Big fast food price hikes coming for South Africa

 ·26 Oct 2022

Quick service and casual dining group Famous Brands says that higher fuel costs and inflationary pressure have led to major price hikes at South Africa’s favourite fast food chains – and the trend is expected to continue.

Reporting its interim results for the six months ended August 2022, the group noted that consumers are facing increased financial pressures due to escalating inflation and interest rates.

“During the review period, the South African consumer faced several macro-economic issues, which an inflationary environment has exacerbated,” it said.

“Higher costs for fuel, food – notably oils, fats, breads and cereals – non-alcoholic beverages and electricity were the main drivers of inflation. Rising input costs have forced many in the restaurant sector to raise their menu prices substantially in the first half of 2022, with more increases anticipated for the remainder of the year.”

Despite the adverse economic climate, Famous Brands said that consumer behaviour is returning to normal following the end of Covid-19 restrictions.

“Since the removal of all Covid-19 restrictions in June 2022, the restaurant industry has seen a positive shift in consumer behaviour as consumers return to restaurants, resume travel and attend sporting events. This has supported improved restaurant turnovers and restaurant marketing spend,” it said.

Meanwhile, the threat of Covid-19 has subsided, and many consumers are determined to return to normal life, it said.

“While consumers shop online for convenience or safety, they also crave meaningful interpersonal connections. Competitors in the restaurant industry are continuously innovating their consumer value proposition through bundle deals, competitions, loyalty programmes and use marketing campaigns to reinforce key quality perceptions.”

Famous Brands’ portfolio of restaurants – which includes popular fast food chains like Steers and casual dining groups like Wimpy – performed well over the period.
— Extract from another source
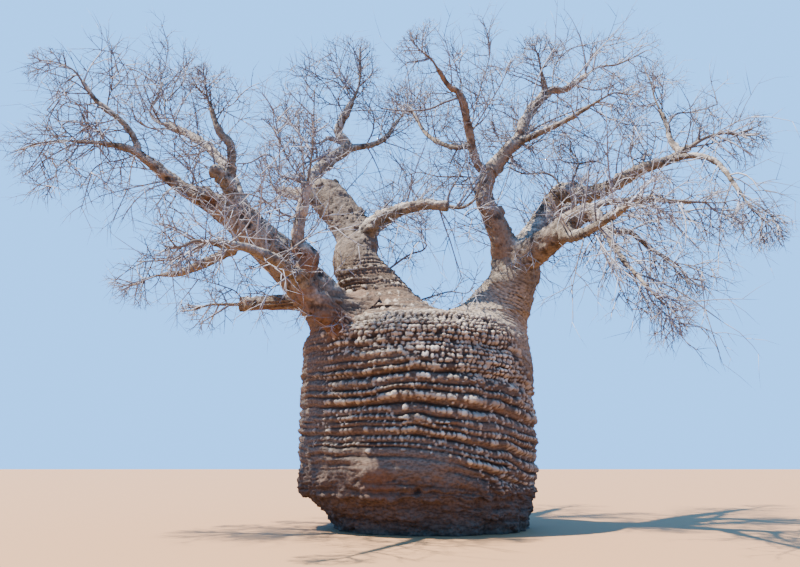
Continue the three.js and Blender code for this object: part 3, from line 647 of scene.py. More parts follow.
# Two sets of ledges take turns, so that ledges end, split and join where one gives way to the other.
def turningLedges(grid, level, seed):
    first, second = ledgeRows(grid, level, seed), ledgeRows(grid, level, seed + ledges["secondSet"])
    turns = noise(grid[..., 0] * .8 + 5, grid[..., 1] * .8, grid[..., 2] * 1.9, seed + 9)
    blend = smoothStep(-.05, .05, turns)
    both = {key: first[key] * (1 - blend) + second[key] * blend for key in ("roll", "crease")}
    both.update({key: np.where(turns > 0, second[key], first[key]) for key in ("row", "share", "width")})
    both["number"] = both["row"] + 200 * (turns > 0)
    return both


# Knobs as the tops of balls, one by chance in each cell of a row that holds a whole number of cells
# round the wood. A knob rises sqrt(size^2 - distance^2). Ring: the wood's radius at a point, and at
# the row's middle.
def knobRow(row, turn, ring, rowRing, gapUp, spacing, size, presence, jitter, seed):
    cells = np.maximum(np.round(2 * math.pi * rowRing / spacing), 3)
    place = turn / (2 * math.pi) * cells + cellChance(row, row * 0, row * 0, seed + 9)
    best, tone = np.zeros(place.shape), np.zeros(place.shape)
    for step in (-1, 0, 1):
        cell = np.floor(place) + step
        luck = [cellChance(np.mod(cell, cells), row, row * 0, seed + n) for n in range(5)]
        away = (place - cell - .5 - jitter * (luck[0] - .5)) / cells * 2 * math.pi * ring
        up = gapUp - jitter * size * (luck[1] - .5)
        radius = size * (1 + knobs["spread"] * (2 * luck[2] - 1))
        bump = np.sqrt(np.maximum(radius ** 2 - away ** 2 - up ** 2, 0)) * (luck[3] < presence)
        tone = np.where(bump > best, luck[4], tone)
        best = np.maximum(best, bump)
    return best, tone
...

Total revenue increased by 19% to R3 579 million (2021: R3 004 million). This revenue is 11% higher than the R3 222 million (excluding Gourmet Burger Kitchen) in the comparable period ending August 2019, demonstrating a strong recovery from Covid-19.

The operating profit increased 77% to R393 million, while headline earnings per share increased to 215 cents (2021: 97 cents).

Leading Brands’ revenue was up 25% to R431 million, while the revenue for Signature Brands showed a strong recovery, up 68% to R103 million. Better trading conditions for franchise partners allowed Famous Brands to wind down most of its Covid-19-related royalty relief packages.

The removal of Covid-19 restrictions slowed down the growth of the home delivery channel as consumers returned to sit-down dining and take-away orders, the group noted. However, home delivery appears to remain a notable channel as a result of a long-term shift in consumer behaviour towards the convenience of e-commerce.

Collect ordering continued to show positive growth as consumers continued to use this channel post the pandemic.

For the rest of the year, the group said that it will focus on growing its delivery and logistics channels, as well as look to take advantage of prime property space for rentals as the market has become competitively priced.